> _EXERCISE OBJECTIVE_
Reproduce exactly and only the lines running from the one with "What three.js and" through the one with "const hingePlay = 0.45;", both end lines included.

> _ROWS_

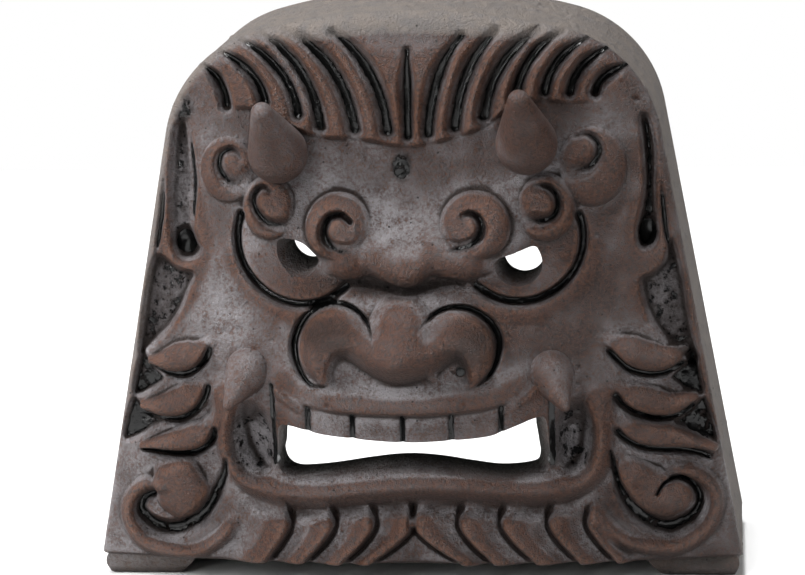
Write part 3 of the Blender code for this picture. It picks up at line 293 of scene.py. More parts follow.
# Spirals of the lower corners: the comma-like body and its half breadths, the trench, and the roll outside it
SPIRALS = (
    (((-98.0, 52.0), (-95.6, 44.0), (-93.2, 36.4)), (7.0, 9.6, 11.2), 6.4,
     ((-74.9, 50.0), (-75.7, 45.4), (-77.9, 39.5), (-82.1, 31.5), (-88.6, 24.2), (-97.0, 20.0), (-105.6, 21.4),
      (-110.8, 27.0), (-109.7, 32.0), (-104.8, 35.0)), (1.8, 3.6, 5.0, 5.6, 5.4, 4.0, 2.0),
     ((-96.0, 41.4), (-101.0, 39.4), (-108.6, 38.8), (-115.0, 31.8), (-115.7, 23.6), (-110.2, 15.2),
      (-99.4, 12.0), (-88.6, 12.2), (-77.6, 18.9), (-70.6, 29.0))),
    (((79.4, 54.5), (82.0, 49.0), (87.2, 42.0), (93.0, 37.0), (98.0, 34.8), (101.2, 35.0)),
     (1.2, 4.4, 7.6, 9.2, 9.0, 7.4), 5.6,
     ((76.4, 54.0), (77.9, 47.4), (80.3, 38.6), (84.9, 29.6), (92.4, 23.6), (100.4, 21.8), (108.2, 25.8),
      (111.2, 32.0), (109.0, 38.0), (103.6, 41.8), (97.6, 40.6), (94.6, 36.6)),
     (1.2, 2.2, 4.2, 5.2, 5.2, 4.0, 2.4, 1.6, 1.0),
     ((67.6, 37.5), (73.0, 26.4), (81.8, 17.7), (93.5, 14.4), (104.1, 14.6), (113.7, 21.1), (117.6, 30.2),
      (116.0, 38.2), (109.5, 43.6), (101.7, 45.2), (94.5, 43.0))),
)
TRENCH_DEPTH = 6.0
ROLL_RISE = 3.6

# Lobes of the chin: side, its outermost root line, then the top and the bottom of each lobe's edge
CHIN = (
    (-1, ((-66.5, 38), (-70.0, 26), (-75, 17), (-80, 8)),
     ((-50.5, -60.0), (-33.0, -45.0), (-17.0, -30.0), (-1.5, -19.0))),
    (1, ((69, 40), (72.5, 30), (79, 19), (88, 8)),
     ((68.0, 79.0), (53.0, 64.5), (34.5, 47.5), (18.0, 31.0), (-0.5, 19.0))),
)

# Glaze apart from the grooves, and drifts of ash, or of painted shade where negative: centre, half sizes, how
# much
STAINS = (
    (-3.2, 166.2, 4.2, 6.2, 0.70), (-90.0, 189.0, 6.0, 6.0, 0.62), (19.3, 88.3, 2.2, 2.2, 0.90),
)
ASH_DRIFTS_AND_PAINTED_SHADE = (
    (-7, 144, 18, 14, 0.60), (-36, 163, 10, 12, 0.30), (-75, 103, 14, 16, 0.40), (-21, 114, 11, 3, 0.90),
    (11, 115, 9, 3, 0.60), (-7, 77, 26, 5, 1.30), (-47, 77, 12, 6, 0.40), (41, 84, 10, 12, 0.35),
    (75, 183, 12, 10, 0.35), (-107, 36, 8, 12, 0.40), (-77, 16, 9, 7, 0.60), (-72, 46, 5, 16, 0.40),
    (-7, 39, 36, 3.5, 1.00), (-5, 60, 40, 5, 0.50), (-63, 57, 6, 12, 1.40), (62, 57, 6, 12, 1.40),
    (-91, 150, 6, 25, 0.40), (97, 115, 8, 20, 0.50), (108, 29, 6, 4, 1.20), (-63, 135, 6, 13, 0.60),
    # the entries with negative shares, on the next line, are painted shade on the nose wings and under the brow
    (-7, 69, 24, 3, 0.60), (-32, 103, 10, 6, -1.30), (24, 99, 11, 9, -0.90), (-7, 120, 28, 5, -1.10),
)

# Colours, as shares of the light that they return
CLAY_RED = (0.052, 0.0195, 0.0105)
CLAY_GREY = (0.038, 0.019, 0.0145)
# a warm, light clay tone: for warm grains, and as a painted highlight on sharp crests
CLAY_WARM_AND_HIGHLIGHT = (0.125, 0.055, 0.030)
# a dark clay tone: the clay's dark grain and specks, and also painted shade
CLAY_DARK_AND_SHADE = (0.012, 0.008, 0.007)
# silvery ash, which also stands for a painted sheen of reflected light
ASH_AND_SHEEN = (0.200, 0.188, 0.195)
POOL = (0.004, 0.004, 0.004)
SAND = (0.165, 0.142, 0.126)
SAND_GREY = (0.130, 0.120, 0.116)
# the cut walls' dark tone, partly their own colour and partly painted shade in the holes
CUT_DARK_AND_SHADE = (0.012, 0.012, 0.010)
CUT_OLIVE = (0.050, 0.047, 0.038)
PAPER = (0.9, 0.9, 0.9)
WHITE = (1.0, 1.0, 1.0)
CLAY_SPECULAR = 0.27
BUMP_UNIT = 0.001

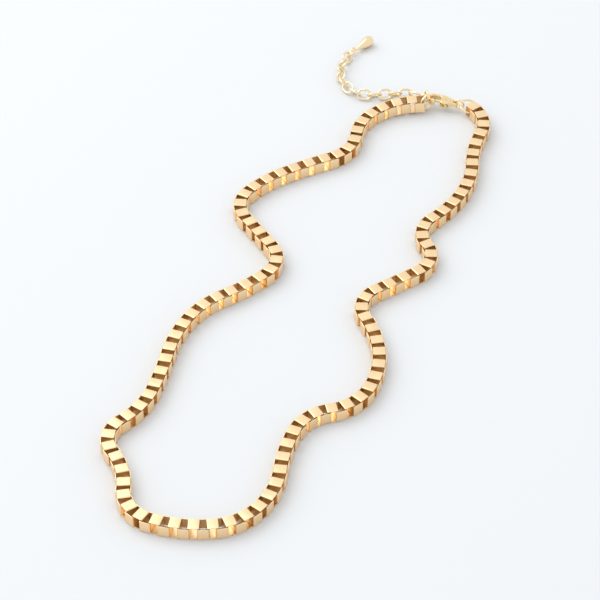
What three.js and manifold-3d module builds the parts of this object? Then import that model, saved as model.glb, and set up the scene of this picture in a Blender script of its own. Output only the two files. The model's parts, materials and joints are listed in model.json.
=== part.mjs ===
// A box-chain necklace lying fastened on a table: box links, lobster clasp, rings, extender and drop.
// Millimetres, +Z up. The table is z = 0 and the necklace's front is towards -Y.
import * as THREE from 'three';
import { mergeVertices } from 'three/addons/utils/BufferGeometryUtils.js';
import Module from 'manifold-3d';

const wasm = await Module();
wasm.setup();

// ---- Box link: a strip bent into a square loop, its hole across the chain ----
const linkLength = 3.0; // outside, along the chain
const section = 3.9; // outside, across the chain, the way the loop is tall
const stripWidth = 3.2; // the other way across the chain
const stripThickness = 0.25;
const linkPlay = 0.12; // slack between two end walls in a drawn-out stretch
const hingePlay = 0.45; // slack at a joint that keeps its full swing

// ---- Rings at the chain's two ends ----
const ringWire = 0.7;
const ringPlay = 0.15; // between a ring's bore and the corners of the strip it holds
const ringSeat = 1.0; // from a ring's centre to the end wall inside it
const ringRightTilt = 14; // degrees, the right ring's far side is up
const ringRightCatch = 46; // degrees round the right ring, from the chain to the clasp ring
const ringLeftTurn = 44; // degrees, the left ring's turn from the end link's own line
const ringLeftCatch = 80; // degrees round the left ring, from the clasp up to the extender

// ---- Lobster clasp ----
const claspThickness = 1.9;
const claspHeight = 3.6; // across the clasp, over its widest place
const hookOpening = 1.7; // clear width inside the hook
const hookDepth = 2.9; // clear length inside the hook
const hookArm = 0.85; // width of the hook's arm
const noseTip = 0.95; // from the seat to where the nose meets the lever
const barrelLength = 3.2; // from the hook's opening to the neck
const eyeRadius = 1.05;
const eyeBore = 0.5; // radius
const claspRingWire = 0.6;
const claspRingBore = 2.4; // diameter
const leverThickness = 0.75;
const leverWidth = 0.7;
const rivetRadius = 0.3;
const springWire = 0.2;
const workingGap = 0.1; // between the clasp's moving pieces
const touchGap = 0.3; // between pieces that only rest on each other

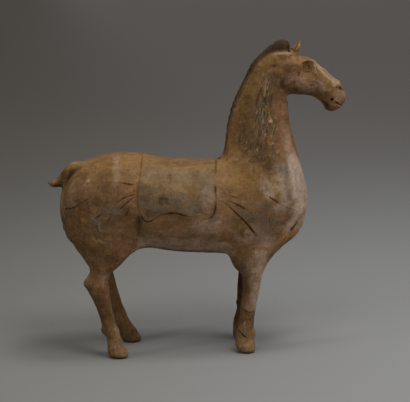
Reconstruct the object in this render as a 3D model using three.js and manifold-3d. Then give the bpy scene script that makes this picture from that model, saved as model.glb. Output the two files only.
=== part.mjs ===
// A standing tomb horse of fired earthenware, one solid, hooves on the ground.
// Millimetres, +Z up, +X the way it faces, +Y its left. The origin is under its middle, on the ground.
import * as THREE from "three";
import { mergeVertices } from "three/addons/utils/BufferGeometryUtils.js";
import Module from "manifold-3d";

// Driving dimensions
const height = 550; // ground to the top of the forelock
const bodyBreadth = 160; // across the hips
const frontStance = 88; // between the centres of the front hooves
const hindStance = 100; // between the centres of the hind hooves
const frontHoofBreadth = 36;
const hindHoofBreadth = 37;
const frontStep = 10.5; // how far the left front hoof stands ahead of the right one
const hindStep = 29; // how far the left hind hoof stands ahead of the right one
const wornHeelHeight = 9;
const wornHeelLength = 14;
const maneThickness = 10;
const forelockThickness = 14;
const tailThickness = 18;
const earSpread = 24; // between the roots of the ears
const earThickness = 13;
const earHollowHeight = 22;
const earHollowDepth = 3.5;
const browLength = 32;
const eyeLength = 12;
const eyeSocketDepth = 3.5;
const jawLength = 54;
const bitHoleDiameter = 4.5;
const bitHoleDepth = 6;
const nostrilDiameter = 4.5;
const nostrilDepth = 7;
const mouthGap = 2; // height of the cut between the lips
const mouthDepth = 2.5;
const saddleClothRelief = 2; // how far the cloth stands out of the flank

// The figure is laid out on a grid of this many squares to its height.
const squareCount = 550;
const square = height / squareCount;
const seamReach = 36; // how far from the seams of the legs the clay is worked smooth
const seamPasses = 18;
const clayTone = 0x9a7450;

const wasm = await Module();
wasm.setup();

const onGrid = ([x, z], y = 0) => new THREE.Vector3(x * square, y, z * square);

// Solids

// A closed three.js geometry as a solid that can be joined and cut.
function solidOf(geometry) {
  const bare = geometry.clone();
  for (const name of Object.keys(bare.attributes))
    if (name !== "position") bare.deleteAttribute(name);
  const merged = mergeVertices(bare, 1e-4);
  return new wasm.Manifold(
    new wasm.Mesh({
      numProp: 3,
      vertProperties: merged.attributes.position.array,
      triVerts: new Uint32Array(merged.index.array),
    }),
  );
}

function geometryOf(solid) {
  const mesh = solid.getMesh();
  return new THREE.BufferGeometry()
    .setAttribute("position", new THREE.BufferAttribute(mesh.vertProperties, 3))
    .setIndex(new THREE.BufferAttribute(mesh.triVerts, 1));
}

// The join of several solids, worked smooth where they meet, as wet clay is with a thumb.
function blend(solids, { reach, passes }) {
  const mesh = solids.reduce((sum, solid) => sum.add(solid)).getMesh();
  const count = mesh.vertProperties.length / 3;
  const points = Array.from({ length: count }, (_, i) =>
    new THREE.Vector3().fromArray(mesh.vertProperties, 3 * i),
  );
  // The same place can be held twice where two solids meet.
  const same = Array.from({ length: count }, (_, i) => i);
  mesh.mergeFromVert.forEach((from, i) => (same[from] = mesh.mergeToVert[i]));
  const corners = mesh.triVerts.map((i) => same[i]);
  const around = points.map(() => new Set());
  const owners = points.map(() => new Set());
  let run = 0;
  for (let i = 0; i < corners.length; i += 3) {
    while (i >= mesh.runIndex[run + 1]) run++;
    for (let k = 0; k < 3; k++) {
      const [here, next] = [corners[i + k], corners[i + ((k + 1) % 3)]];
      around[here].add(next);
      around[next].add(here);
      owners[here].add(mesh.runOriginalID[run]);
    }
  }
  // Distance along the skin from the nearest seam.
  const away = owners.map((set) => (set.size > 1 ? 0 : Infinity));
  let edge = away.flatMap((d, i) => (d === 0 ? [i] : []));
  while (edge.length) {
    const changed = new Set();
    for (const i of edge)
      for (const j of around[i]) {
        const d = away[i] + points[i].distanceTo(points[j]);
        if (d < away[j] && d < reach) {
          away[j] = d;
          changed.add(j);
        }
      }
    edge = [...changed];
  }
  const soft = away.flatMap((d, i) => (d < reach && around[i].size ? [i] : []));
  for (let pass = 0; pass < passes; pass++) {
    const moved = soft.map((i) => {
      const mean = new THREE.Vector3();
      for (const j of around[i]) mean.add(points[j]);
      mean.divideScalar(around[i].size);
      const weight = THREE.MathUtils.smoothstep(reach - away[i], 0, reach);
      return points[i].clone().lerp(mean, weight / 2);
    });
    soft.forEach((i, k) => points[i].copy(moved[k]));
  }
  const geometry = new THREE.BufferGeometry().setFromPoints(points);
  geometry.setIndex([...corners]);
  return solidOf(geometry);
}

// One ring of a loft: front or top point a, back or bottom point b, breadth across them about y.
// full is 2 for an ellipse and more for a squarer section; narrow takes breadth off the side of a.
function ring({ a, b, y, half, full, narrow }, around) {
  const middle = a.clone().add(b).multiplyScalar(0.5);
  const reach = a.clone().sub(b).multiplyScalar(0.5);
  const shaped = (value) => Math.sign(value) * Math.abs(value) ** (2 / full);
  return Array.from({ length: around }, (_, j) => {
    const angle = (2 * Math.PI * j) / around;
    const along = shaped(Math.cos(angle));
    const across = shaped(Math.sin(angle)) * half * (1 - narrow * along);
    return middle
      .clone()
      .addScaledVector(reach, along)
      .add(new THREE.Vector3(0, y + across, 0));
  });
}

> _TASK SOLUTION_
What three.js and manifold-3d module builds the parts of this object? Then import that model, saved as model.glb, and set up the scene of this picture in a Blender script of its own. Output only the two files. The model's parts, materials and joints are listed in model.json.
=== part.mjs ===
// A box-chain necklace lying fastened on a table: box links, lobster clasp, rings, extender and drop.
// Millimetres, +Z up. The table is z = 0 and the necklace's front is towards -Y.
import * as THREE from 'three';
import { mergeVertices } from 'three/addons/utils/BufferGeometryUtils.js';
import Module from 'manifold-3d';

const wasm = await Module();
wasm.setup();

// ---- Box link: a strip bent into a square loop, its hole across the chain ----
const linkLength = 3.0; // outside, along the chain
const section = 3.9; // outside, across the chain, the way the loop is tall
const stripWidth = 3.2; // the other way across the chain
const stripThickness = 0.25;
const linkPlay = 0.12; // slack between two end walls in a drawn-out stretch
const hingePlay = 0.45; // slack at a joint that keeps its full swing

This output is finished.